start Dataset extract
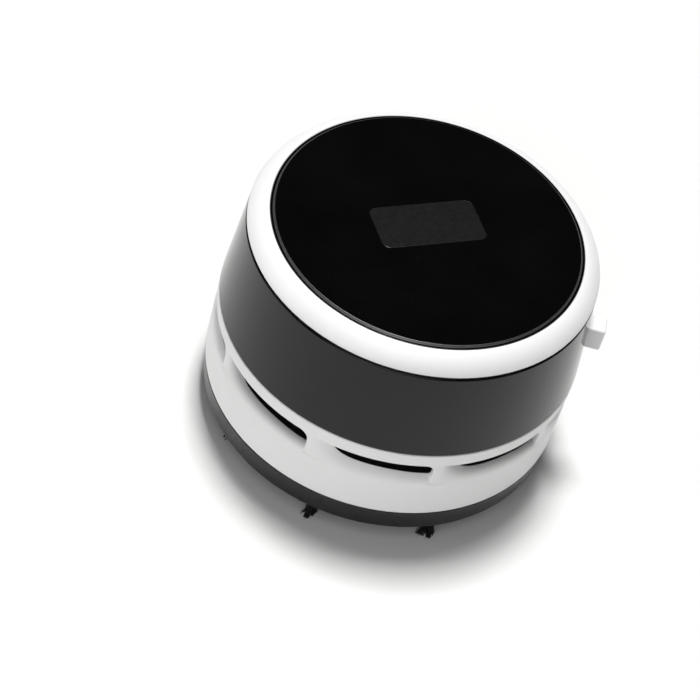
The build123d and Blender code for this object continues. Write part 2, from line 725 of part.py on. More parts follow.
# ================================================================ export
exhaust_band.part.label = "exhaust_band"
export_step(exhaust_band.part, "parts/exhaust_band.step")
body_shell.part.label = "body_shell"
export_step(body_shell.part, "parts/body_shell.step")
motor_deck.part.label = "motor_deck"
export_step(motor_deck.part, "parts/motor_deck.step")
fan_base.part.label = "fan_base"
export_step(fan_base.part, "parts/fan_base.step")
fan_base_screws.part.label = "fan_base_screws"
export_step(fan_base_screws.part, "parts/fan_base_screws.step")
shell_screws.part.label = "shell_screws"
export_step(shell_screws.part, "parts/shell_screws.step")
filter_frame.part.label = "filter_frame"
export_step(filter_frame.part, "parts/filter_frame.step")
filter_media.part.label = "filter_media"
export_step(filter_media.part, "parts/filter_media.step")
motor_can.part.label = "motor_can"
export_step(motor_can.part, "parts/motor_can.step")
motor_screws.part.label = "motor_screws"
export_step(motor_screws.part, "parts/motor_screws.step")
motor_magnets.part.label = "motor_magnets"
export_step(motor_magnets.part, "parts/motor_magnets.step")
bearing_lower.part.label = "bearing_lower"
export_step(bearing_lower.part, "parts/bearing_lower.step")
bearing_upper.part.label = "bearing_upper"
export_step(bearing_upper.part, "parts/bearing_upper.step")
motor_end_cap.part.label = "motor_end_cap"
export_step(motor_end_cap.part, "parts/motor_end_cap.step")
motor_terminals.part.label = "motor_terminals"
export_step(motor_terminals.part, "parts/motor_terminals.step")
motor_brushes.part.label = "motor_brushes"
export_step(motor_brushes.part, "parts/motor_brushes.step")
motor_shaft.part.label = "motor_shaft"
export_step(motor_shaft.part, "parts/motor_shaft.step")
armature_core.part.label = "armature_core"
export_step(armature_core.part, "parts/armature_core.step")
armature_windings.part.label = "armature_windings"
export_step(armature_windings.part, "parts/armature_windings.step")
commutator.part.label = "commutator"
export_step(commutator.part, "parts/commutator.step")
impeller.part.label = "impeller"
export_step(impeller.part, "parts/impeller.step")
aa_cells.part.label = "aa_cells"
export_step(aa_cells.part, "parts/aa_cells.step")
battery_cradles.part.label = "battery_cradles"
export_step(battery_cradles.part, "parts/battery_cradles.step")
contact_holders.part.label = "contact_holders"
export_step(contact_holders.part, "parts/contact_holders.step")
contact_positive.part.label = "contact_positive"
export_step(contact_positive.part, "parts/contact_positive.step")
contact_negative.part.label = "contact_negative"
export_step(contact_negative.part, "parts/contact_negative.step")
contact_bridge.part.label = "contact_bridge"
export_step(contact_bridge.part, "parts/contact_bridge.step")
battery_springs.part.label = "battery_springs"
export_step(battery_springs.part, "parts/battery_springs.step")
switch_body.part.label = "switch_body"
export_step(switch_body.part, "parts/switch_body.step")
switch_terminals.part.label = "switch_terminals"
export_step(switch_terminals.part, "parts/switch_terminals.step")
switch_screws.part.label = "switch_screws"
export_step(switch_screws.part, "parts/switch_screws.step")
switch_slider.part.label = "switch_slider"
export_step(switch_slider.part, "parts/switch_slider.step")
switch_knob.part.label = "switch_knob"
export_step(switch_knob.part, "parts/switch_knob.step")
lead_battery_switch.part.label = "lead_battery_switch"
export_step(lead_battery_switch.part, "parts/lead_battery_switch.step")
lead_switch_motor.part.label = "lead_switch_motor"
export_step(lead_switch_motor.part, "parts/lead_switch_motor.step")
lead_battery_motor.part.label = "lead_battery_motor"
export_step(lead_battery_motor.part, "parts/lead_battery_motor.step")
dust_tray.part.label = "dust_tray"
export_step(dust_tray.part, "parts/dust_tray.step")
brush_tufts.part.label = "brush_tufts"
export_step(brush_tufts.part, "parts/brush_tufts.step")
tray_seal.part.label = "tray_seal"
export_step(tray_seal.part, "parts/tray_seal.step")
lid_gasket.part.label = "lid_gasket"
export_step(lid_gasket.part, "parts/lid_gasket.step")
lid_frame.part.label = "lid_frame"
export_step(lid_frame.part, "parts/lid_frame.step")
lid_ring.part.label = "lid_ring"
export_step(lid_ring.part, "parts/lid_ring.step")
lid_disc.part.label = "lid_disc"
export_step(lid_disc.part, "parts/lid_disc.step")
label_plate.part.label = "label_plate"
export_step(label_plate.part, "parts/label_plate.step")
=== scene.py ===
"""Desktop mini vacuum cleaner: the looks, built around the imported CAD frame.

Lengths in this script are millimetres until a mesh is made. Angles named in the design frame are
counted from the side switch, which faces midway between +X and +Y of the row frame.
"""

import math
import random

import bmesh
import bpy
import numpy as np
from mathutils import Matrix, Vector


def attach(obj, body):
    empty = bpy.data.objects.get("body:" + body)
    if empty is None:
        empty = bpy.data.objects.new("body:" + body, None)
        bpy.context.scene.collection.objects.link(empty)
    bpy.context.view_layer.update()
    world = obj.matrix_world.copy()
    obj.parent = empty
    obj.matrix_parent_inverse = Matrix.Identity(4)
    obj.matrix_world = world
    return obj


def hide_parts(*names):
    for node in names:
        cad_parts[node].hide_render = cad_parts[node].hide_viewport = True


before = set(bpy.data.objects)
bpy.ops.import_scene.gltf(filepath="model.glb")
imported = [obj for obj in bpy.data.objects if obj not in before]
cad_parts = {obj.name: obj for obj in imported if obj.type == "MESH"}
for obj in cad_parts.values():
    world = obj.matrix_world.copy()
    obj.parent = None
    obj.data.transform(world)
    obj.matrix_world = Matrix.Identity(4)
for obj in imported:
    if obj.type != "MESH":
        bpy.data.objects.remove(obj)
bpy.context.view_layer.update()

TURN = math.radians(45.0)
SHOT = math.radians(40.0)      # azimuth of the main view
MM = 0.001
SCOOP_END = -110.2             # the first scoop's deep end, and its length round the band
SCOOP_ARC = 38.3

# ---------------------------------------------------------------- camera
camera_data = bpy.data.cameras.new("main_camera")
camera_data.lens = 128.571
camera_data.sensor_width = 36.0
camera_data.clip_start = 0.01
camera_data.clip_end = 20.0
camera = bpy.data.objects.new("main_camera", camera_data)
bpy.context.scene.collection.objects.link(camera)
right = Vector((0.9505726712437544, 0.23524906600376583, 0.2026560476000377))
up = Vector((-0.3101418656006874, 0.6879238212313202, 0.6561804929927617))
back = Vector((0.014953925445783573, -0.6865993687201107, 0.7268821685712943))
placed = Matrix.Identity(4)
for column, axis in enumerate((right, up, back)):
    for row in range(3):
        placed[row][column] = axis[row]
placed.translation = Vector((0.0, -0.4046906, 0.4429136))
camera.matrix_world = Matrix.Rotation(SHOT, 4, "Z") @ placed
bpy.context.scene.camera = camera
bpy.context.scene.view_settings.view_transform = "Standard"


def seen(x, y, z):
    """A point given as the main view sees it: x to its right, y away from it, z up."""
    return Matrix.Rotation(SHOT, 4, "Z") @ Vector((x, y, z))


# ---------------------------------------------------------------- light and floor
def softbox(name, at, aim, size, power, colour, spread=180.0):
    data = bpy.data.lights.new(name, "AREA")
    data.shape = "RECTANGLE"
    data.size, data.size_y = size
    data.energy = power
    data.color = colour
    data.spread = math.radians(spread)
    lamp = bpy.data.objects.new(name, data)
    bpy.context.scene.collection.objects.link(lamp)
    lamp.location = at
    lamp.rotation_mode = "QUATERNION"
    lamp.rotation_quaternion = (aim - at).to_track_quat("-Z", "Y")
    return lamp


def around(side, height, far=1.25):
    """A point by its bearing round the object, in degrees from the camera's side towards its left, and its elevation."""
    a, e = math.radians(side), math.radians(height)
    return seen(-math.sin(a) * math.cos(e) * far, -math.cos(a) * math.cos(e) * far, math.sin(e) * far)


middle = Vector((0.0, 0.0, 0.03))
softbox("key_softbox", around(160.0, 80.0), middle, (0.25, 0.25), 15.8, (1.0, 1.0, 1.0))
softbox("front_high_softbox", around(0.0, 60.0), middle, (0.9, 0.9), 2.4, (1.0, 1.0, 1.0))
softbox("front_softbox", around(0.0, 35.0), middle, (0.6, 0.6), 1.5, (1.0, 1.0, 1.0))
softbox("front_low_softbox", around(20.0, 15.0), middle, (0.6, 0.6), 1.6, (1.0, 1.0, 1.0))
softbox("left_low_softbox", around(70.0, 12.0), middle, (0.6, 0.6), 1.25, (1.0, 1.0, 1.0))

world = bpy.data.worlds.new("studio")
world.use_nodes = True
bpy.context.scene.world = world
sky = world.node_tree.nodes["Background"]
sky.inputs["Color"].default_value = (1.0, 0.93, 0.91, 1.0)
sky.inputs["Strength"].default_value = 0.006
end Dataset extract
* [What the task requires] Retype only this portion of the data above: the line containing "obj.matrix_world = Matrix.Identity(4)", the line containing "return lamp", and all lines between them, exactly.

* [The answer]
    obj.matrix_world = Matrix.Identity(4)
for obj in imported:
    if obj.type != "MESH":
        bpy.data.objects.remove(obj)
bpy.context.view_layer.update()

TURN = math.radians(45.0)
SHOT = math.radians(40.0)      # azimuth of the main view
MM = 0.001
SCOOP_END = -110.2             # the first scoop's deep end, and its length round the band
SCOOP_ARC = 38.3

# ---------------------------------------------------------------- camera
camera_data = bpy.data.cameras.new("main_camera")
camera_data.lens = 128.571
camera_data.sensor_width = 36.0
camera_data.clip_start = 0.01
camera_data.clip_end = 20.0
camera = bpy.data.objects.new("main_camera", camera_data)
bpy.context.scene.collection.objects.link(camera)
right = Vector((0.9505726712437544, 0.23524906600376583, 0.2026560476000377))
up = Vector((-0.3101418656006874, 0.6879238212313202, 0.6561804929927617))
back = Vector((0.014953925445783573, -0.6865993687201107, 0.7268821685712943))
placed = Matrix.Identity(4)
for column, axis in enumerate((right, up, back)):
    for row in range(3):
        placed[row][column] = axis[row]
placed.translation = Vector((0.0, -0.4046906, 0.4429136))
camera.matrix_world = Matrix.Rotation(SHOT, 4, "Z") @ placed
bpy.context.scene.camera = camera
bpy.context.scene.view_settings.view_transform = "Standard"


def seen(x, y, z):
    """A point given as the main view sees it: x to its right, y away from it, z up."""
    return Matrix.Rotation(SHOT, 4, "Z") @ Vector((x, y, z))


# ---------------------------------------------------------------- light and floor
def softbox(name, at, aim, size, power, colour, spread=180.0):
    data = bpy.data.lights.new(name, "AREA")
    data.shape = "RECTANGLE"
    data.size, data.size_y = size
    data.energy = power
    data.color = colour
    data.spread = math.radians(spread)
    lamp = bpy.data.objects.new(name, data)
    bpy.context.scene.collection.objects.link(lamp)
    lamp.location = at
    lamp.rotation_mode = "QUATERNION"
    lamp.rotation_quaternion = (aim - at).to_track_quat("-Z", "Y")
    return lamp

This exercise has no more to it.